What the task asks: Return, word for word, every line that follows.

━━━━━━━━━━━━━━━━━━━━

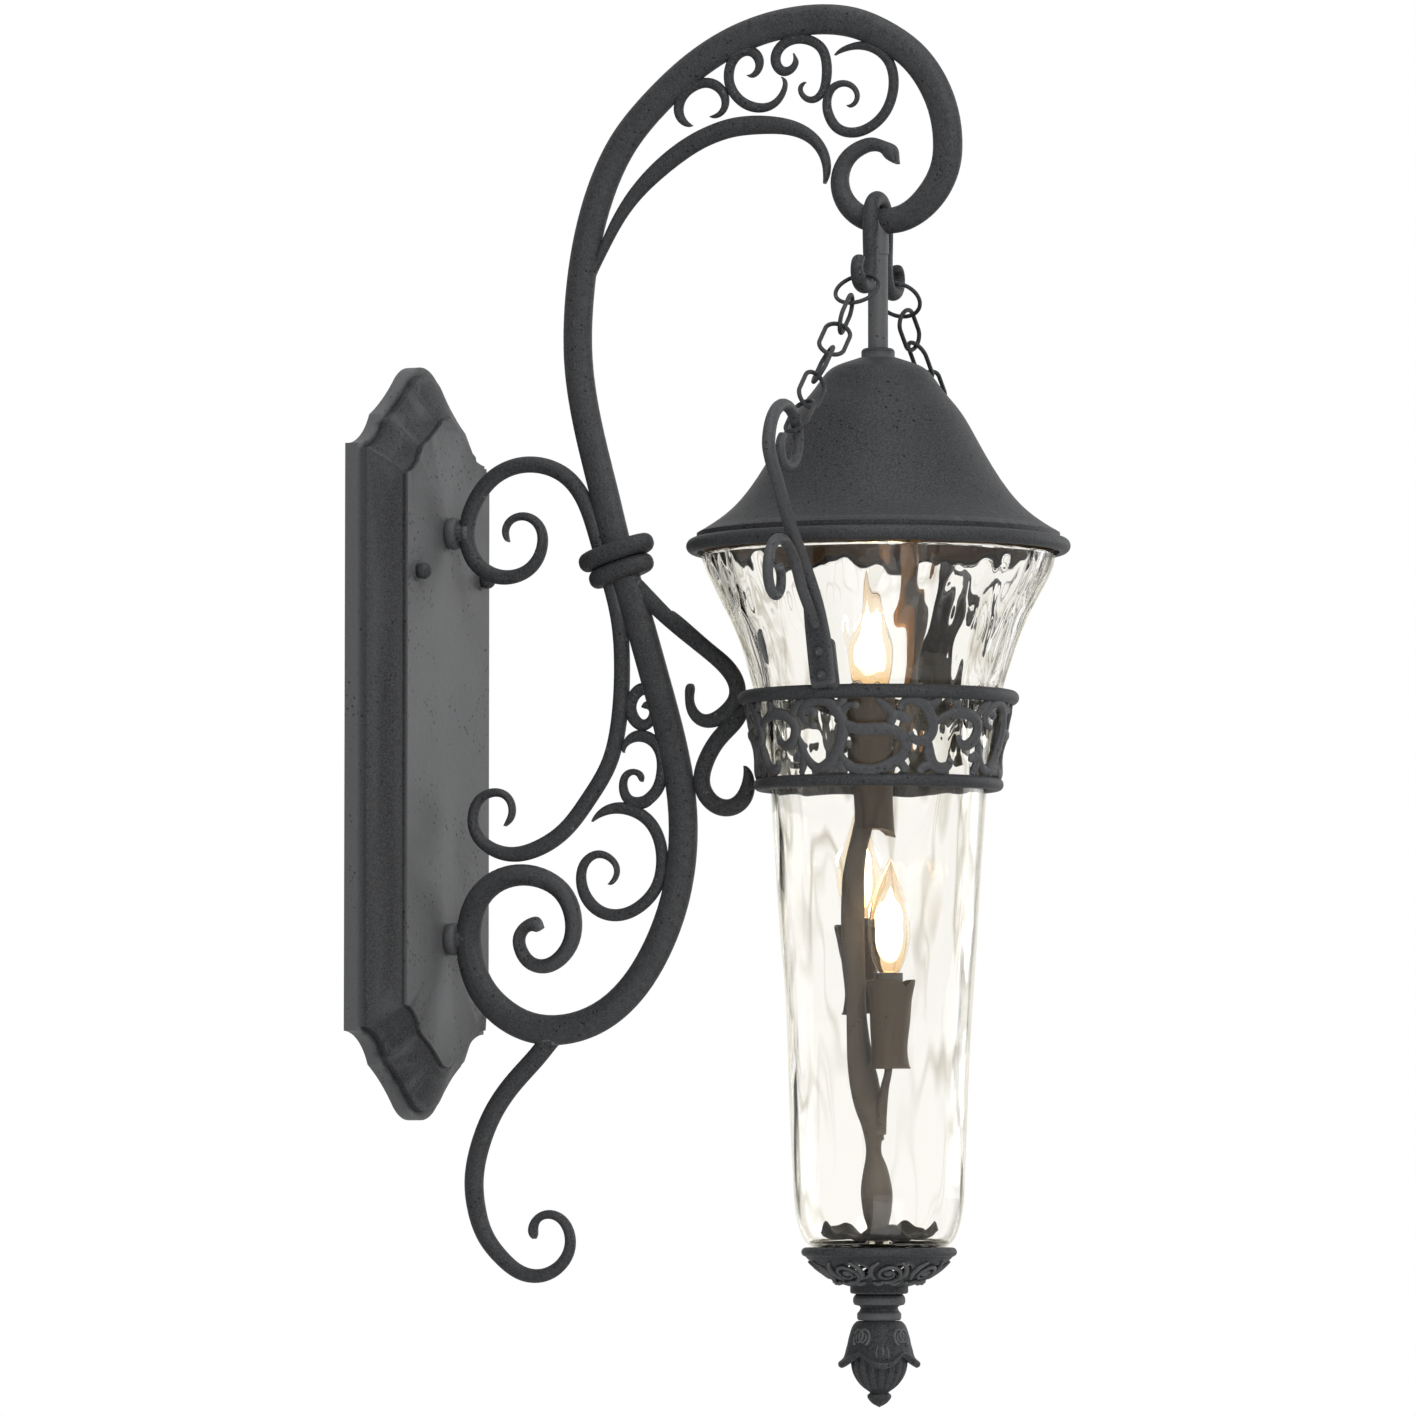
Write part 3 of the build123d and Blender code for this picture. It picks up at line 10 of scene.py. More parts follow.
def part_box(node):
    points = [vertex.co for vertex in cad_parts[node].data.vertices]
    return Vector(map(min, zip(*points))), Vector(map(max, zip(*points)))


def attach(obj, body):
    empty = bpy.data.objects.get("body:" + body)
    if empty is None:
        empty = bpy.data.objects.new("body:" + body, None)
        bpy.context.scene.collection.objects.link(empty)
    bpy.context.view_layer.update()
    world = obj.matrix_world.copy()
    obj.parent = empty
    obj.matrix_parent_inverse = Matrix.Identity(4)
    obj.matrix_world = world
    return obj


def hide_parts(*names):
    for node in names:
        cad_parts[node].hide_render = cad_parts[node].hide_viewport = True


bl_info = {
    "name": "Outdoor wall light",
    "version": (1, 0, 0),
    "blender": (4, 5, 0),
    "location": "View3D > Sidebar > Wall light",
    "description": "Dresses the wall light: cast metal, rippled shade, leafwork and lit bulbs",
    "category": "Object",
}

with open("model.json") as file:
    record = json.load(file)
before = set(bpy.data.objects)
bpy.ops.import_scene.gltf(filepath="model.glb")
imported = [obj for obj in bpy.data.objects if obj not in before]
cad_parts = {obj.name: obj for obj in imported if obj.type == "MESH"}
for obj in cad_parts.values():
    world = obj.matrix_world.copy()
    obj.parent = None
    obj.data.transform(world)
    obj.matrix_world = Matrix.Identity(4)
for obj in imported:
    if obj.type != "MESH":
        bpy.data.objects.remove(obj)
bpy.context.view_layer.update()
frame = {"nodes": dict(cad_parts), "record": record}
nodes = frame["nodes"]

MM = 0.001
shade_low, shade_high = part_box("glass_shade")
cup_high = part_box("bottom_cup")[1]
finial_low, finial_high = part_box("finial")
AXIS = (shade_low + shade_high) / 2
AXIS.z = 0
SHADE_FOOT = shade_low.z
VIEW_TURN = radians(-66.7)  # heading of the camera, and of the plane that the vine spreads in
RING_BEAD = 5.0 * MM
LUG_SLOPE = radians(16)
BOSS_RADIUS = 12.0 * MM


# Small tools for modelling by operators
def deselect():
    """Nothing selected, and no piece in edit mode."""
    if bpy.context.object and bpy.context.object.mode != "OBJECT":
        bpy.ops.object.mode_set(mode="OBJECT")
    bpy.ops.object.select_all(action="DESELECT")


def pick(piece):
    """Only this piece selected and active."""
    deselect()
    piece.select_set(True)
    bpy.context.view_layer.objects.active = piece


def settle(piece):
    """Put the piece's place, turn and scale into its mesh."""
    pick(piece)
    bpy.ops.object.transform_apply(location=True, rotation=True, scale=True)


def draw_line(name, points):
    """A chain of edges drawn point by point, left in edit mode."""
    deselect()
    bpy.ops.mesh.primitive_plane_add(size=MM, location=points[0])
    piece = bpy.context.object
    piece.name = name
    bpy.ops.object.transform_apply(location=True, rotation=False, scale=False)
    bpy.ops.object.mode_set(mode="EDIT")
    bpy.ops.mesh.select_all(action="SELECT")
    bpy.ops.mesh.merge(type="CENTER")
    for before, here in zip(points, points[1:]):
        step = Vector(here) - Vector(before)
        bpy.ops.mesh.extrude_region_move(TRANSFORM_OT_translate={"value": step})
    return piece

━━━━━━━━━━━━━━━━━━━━

Completed task:
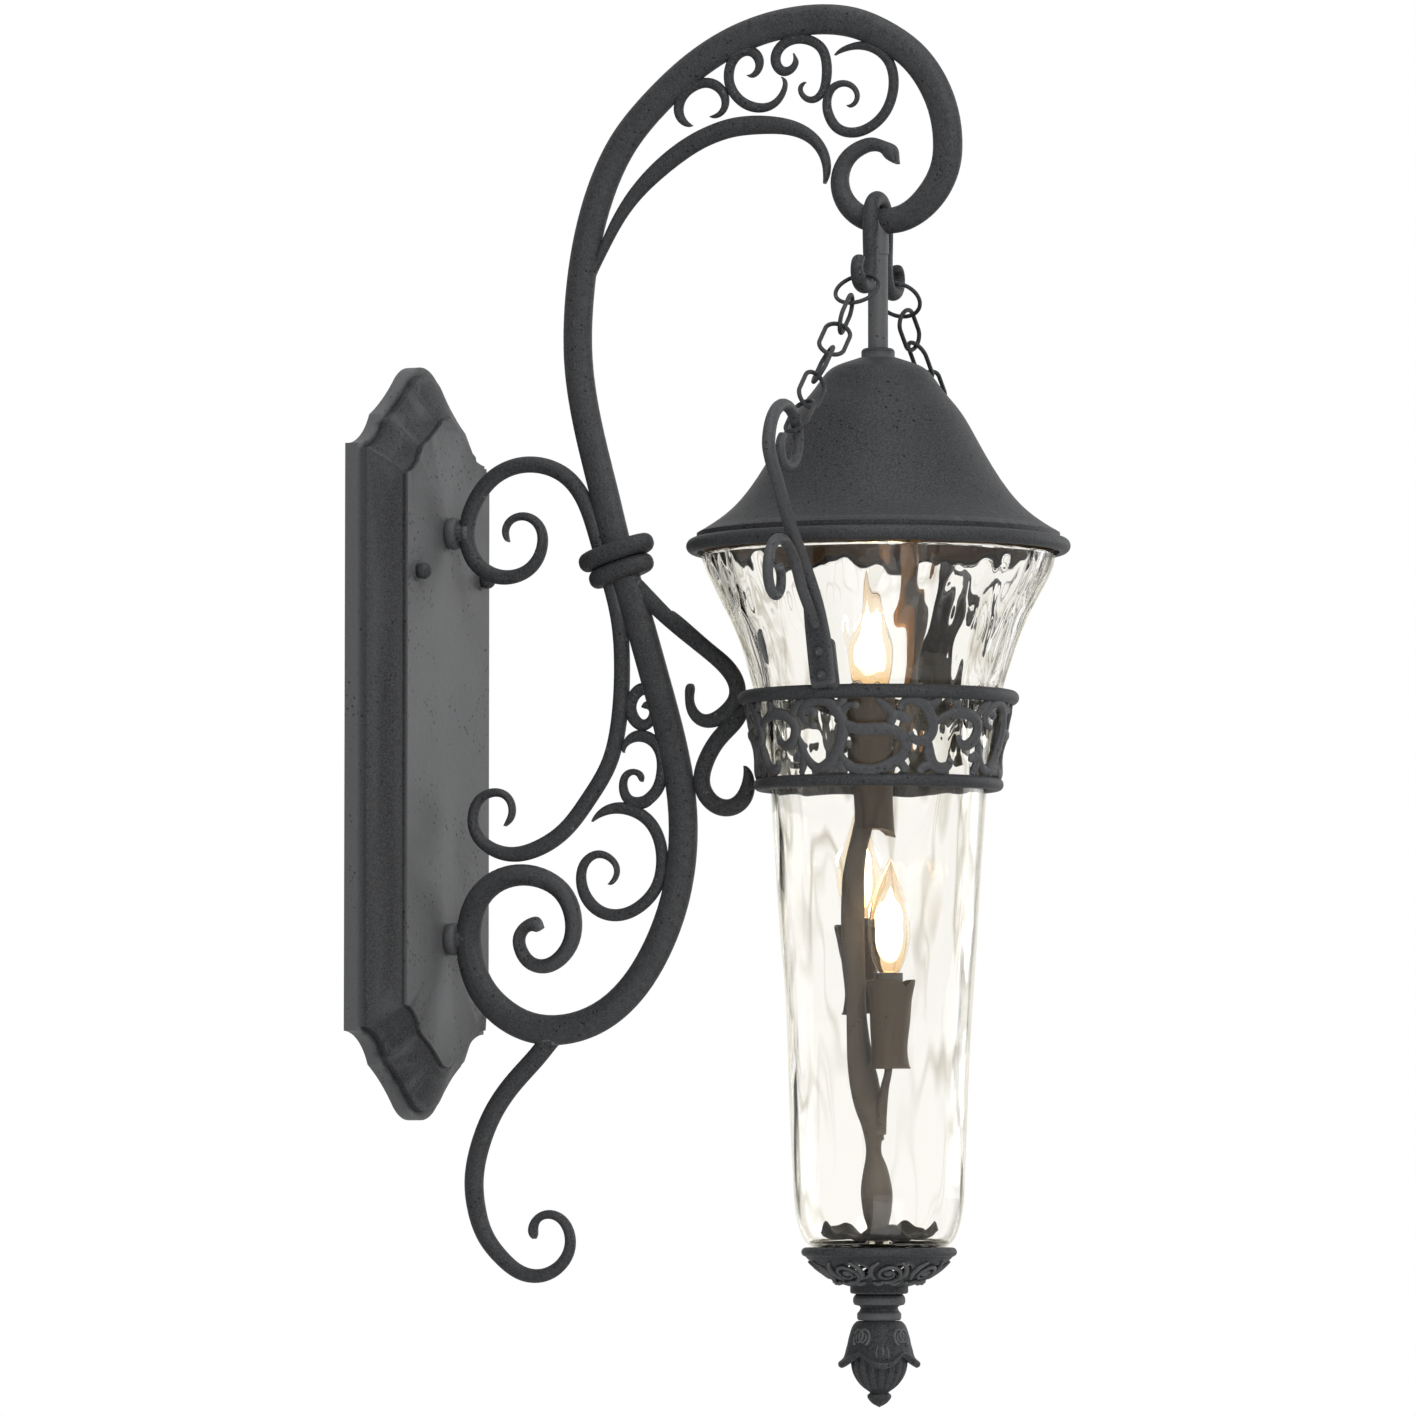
Write part 3 of the build123d and Blender code for this picture. It picks up at line 10 of scene.py. More parts follow.
def part_box(node):
    points = [vertex.co for vertex in cad_parts[node].data.vertices]
    return Vector(map(min, zip(*points))), Vector(map(max, zip(*points)))


def attach(obj, body):
    empty = bpy.data.objects.get("body:" + body)
    if empty is None:
        empty = bpy.data.objects.new("body:" + body, None)
        bpy.context.scene.collection.objects.link(empty)
    bpy.context.view_layer.update()
    world = obj.matrix_world.copy()
    obj.parent = empty
    obj.matrix_parent_inverse = Matrix.Identity(4)
    obj.matrix_world = world
    return obj


def hide_parts(*names):
    for node in names:
        cad_parts[node].hide_render = cad_parts[node].hide_viewport = True


bl_info = {
    "name": "Outdoor wall light",
    "version": (1, 0, 0),
    "blender": (4, 5, 0),
    "location": "View3D > Sidebar > Wall light",
    "description": "Dresses the wall light: cast metal, rippled shade, leafwork and lit bulbs",
    "category": "Object",
}

with open("model.json") as file:
    record = json.load(file)
before = set(bpy.data.objects)
bpy.ops.import_scene.gltf(filepath="model.glb")
imported = [obj for obj in bpy.data.objects if obj not in before]
cad_parts = {obj.name: obj for obj in imported if obj.type == "MESH"}
for obj in cad_parts.values():
    world = obj.matrix_world.copy()
    obj.parent = None
    obj.data.transform(world)
    obj.matrix_world = Matrix.Identity(4)
for obj in imported:
    if obj.type != "MESH":
        bpy.data.objects.remove(obj)
bpy.context.view_layer.update()
frame = {"nodes": dict(cad_parts), "record": record}
nodes = frame["nodes"]

MM = 0.001
shade_low, shade_high = part_box("glass_shade")
cup_high = part_box("bottom_cup")[1]
finial_low, finial_high = part_box("finial")
AXIS = (shade_low + shade_high) / 2
AXIS.z = 0
SHADE_FOOT = shade_low.z
VIEW_TURN = radians(-66.7)  # heading of the camera, and of the plane that the vine spreads in
RING_BEAD = 5.0 * MM
LUG_SLOPE = radians(16)
BOSS_RADIUS = 12.0 * MM


# Small tools for modelling by operators
def deselect():
    """Nothing selected, and no piece in edit mode."""
    if bpy.context.object and bpy.context.object.mode != "OBJECT":
        bpy.ops.object.mode_set(mode="OBJECT")
    bpy.ops.object.select_all(action="DESELECT")


def pick(piece):
    """Only this piece selected and active."""
    deselect()
    piece.select_set(True)
    bpy.context.view_layer.objects.active = piece


def settle(piece):
    """Put the piece's place, turn and scale into its mesh."""
    pick(piece)
    bpy.ops.object.transform_apply(location=True, rotation=True, scale=True)


def draw_line(name, points):
    """A chain of edges drawn point by point, left in edit mode."""
    deselect()
    bpy.ops.mesh.primitive_plane_add(size=MM, location=points[0])
    piece = bpy.context.object
    piece.name = name
    bpy.ops.object.transform_apply(location=True, rotation=False, scale=False)
    bpy.ops.object.mode_set(mode="EDIT")
    bpy.ops.mesh.select_all(action="SELECT")
    bpy.ops.mesh.merge(type="CENTER")
    for before, here in zip(points, points[1:]):
        step = Vector(here) - Vector(before)
        bpy.ops.mesh.extrude_region_move(TRANSFORM_OT_translate={"value": step})
    return piece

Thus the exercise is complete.